While looking at costs, etc, of “renewables”, one very fundamental fact of this type of energy is generally ignored. Wind and solar may be limitless, but iron, aluminum, copper, hydraulic fluids, styrene, silicone, rare earth metals and on and on are not. You cannot have a “limitless, renewable” energy source if it requires billions of tons of material to capture and utilize. Solar panels also require washing, using water that we need for other purposes. Energy not is truly limitless nor renewable if you have build huge spinning towers and acres of sun-capturing glass structures to get it. It’s no better than oil or gas and the environmental damage from the mining, refining, and manufacture of these energies far exceeds anything oil and gas can manage.
key point: ” 99.9% of hours of load can be met by renewables with only 9–72 h of storage.”
what exactly consititutes “only” 9-72 hours of storage?
My bad–It isn’t currently subsidized.
These modelers must have no idea how the electric grid works at the most basic levels. Supply must be matched to demand to maintain a level voltage at the outlet. If this is not done correctly you get brownouts or spikes that damage equipment. To accomplish this the grid base load must be provided by sources that are dispatchable. This means that their output can be changed to match the current need, or idled completely during low demand periods and turned back on when demand increases. Neither wind nor solar meet these requirements. And no amount of wishing is going to change that.
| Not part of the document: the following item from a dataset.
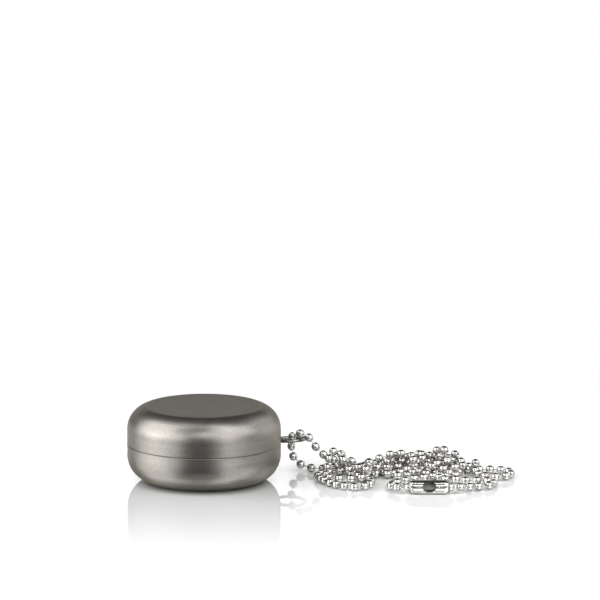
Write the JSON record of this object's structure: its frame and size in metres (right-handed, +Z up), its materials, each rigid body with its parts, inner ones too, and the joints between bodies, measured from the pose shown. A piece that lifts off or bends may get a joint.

Trying to convert intermittent sources to stable dispatchable sources would be a massive technological challenge that even if it were possible, it would likely bankrupt us and never work correctly due to the inherent complexities involved. This does not even address the issue of where we would get all the rare earth elements needed to build all those windmills, nor the incredible amount of copper to make wires to interconnect them all. And don’t even get me started on the problems related to solar.
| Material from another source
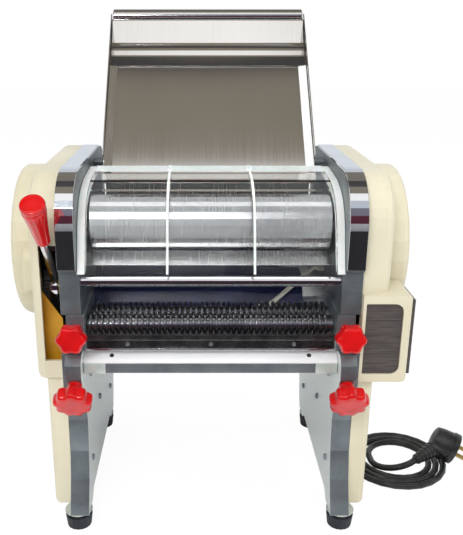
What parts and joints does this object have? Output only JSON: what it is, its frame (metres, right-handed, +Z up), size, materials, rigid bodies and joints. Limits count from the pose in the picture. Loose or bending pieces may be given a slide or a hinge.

The Hoover dam wasn’t subsidized?
I think it isn’t included because it isn’t a new “cool” green energy that can provide cash for greenie bigwigs.
Hmm, 99.9% uptime is about 10 minutes of blackout a week. I guess I can live with that, and at only something like 10X the cost of the current grid which probably has 99.99% uptime – at least where I live.
@ tadchem
They overlooked somethign even more basic than cost.
They overlooked the basic physical impossiblity of building out such a massive infrastructure change in just 18 years
Hydroelectric is not subsidized. It is my understanding that is why it is not counted. Tadchem: Thanks for pointing out the DC to long-range AC. People rarely consider that.
Has anyone considered modeling what would happen if we put environmentalists on their own island and left them to their own devices? I think that would be a great modeling exercise!
Oddly they do not consider hydroelectric to be renewable – only the intermittent renewables of solar and wind.
Their model includes an (unrealistically optimistic) assumption of a 33% duty cycle, with the battery storage carrying the grid during down-times.
There is no apparent consideration of the $ cost of creating a battery backup for a 72GW grid for the other 67% of the time.
There is also no accounting for the conversion losses as DC battery systems get inverted to high-voltage AC for long-range transmission.
There is no consideration for global interconnectivity of the power grid so that one or two continents may carry another when the latter continent is becalmed/darkened/snowed/whatever.